GLOSSARY · LEADERSHIP & GRC

Shadow IT

Technology adopted by teams without the knowledge or approval of IT and security, from unsanctioned SaaS to personal devices.

Shadow IT is usually framed as a governance problem, but it is also a product failure. When people go around official IT channels, it is almost always because the official channels are too slow, too expensive, or too limited for the job they are trying to do. The sales team signs up for a file-sharing tool because the corporate alternative takes three weeks to provision. The engineering team spins up cloud resources on a personal card because the internal procurement process is a maze.

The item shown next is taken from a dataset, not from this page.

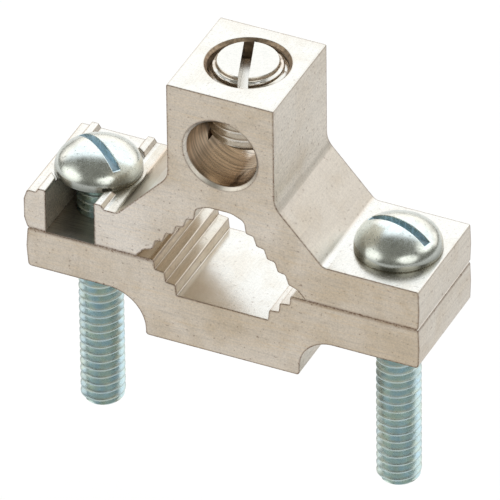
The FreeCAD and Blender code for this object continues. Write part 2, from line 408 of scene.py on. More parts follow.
def inside_box(tree, place, low, high):
    """1 inside a box between two corners in mm, 0 outside it."""
    middle = [(a + b) / 2 * MM for a, b in zip(low, high)]
    half = [(b - a) / 2 * MM for a, b in zip(low, high)]
    offset = add(tree, "ShaderNodeVectorMath", {0: place, 1: middle}, operation="SUBTRACT")
    away = add(tree, "ShaderNodeVectorMath", {0: offset.outputs[0]}, operation="ABSOLUTE")
    share = add(tree, "ShaderNodeVectorMath", {0: away.outputs[0], 1: half}, operation="DIVIDE")
    parts = add(tree, "ShaderNodeSeparateXYZ", {0: share.outputs[0]})
    widest = add(tree, "ShaderNodeMath", {0: parts.outputs[0], 1: parts.outputs[1]}, operation="MAXIMUM")
    widest = add(tree, "ShaderNodeMath", {0: widest.outputs[0], 1: parts.outputs[2]}, operation="MAXIMUM")
    return add(tree, "ShaderNodeMath", {0: widest.outputs[0], 1: 1.0}, operation="LESS_THAN").outputs[0]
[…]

The security risk is straightforward: assets that IT does not know about cannot be patched, monitored, or included in incident response. Data stored in unsanctioned SaaS may be governed by terms your legal team has never reviewed. When an employee leaves, accounts in shadow systems may persist indefinitely. The exposure compounds when shadow IT integrates with sanctioned systems, which it often does through API keys or OAuth grants.

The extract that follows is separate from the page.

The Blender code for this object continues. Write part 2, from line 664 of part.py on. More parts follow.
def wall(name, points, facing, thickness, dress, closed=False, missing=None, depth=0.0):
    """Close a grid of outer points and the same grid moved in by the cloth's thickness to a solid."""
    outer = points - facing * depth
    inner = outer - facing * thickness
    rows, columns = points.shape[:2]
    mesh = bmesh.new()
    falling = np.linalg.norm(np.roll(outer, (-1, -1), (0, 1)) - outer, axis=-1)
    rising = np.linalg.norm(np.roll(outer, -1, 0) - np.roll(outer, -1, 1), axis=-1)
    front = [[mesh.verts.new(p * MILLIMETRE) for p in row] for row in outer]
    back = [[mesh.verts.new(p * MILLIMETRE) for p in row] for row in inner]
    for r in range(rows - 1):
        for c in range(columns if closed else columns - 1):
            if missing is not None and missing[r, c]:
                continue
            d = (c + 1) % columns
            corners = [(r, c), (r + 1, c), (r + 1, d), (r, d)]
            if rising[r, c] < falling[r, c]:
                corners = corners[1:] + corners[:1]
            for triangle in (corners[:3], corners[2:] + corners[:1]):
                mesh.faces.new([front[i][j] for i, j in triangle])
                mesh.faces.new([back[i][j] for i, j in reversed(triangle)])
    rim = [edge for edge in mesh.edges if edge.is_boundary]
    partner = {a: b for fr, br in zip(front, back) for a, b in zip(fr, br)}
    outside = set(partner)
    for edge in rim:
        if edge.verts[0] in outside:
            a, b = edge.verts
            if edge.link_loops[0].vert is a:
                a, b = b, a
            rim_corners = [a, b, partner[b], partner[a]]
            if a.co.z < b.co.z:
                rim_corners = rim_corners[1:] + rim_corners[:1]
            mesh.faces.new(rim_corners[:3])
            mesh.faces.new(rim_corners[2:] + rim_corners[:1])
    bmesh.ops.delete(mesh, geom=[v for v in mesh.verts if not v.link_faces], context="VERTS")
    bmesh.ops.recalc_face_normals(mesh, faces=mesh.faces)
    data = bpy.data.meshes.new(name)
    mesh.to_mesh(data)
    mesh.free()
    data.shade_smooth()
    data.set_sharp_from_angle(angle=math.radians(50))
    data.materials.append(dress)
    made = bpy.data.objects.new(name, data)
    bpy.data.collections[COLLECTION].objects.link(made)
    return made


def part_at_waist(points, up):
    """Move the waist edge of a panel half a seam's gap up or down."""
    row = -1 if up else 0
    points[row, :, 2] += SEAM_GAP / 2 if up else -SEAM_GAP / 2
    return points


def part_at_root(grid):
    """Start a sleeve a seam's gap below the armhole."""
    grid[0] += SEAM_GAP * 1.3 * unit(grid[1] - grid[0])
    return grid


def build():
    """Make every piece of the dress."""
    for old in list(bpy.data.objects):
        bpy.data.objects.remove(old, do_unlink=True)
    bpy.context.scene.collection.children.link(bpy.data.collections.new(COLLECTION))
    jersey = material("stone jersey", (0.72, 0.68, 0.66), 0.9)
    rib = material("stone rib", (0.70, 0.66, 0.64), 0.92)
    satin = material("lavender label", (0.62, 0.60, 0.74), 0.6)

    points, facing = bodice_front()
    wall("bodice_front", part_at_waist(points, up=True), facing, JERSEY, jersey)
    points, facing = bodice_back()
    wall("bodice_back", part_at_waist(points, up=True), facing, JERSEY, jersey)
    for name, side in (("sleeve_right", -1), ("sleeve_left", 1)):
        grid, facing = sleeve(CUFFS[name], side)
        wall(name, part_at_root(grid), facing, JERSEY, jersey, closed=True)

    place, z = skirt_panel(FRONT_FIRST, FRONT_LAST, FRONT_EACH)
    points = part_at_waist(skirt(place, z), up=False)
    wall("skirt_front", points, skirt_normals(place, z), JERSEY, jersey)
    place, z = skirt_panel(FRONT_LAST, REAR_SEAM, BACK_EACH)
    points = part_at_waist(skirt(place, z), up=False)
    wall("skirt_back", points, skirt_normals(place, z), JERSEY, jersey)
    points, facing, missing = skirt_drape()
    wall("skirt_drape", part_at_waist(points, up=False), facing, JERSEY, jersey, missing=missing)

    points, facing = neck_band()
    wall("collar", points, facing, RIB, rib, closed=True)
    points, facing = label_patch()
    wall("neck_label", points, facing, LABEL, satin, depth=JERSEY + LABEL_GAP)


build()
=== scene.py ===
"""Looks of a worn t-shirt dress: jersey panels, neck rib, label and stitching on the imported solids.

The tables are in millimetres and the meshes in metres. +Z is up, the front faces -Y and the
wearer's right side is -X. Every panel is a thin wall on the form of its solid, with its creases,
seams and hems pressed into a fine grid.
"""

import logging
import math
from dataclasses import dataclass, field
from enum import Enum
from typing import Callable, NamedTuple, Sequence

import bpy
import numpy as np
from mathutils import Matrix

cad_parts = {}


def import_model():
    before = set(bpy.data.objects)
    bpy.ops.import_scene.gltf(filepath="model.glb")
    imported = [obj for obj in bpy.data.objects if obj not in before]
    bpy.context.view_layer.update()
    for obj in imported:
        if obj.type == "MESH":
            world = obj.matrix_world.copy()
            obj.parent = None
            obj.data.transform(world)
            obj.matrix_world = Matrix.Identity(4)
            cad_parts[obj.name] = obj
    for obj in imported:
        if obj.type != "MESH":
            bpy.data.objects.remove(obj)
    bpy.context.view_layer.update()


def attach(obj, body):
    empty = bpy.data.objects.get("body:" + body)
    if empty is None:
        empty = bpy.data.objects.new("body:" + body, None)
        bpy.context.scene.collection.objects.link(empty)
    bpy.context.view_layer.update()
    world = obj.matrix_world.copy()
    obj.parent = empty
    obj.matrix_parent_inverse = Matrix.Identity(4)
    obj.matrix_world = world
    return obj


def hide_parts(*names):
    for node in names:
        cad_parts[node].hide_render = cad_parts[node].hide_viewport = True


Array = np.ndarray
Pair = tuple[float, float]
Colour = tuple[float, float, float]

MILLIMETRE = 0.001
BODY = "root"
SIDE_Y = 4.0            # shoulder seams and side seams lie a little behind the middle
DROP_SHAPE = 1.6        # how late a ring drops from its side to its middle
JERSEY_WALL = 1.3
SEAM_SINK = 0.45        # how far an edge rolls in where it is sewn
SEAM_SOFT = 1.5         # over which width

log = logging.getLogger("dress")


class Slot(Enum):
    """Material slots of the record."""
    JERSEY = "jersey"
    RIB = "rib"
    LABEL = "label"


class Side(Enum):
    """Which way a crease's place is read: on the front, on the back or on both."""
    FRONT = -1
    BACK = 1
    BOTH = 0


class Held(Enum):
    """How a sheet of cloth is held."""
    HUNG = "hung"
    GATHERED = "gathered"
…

Addressing shadow IT purely through enforcement backfires. A blanket prohibition drives the behavior further underground rather than eliminating it. The more durable approach is to make the approved path fast enough to compete: a procurement process that completes in days rather than months, a short approved-vendor list with real options, and a way for teams to flag urgent needs before they solve the problem themselves. Discovery tools that enumerate SaaS usage via SSO logs or cloud access security brokers (CASBs) help close the visibility gap on what is already running.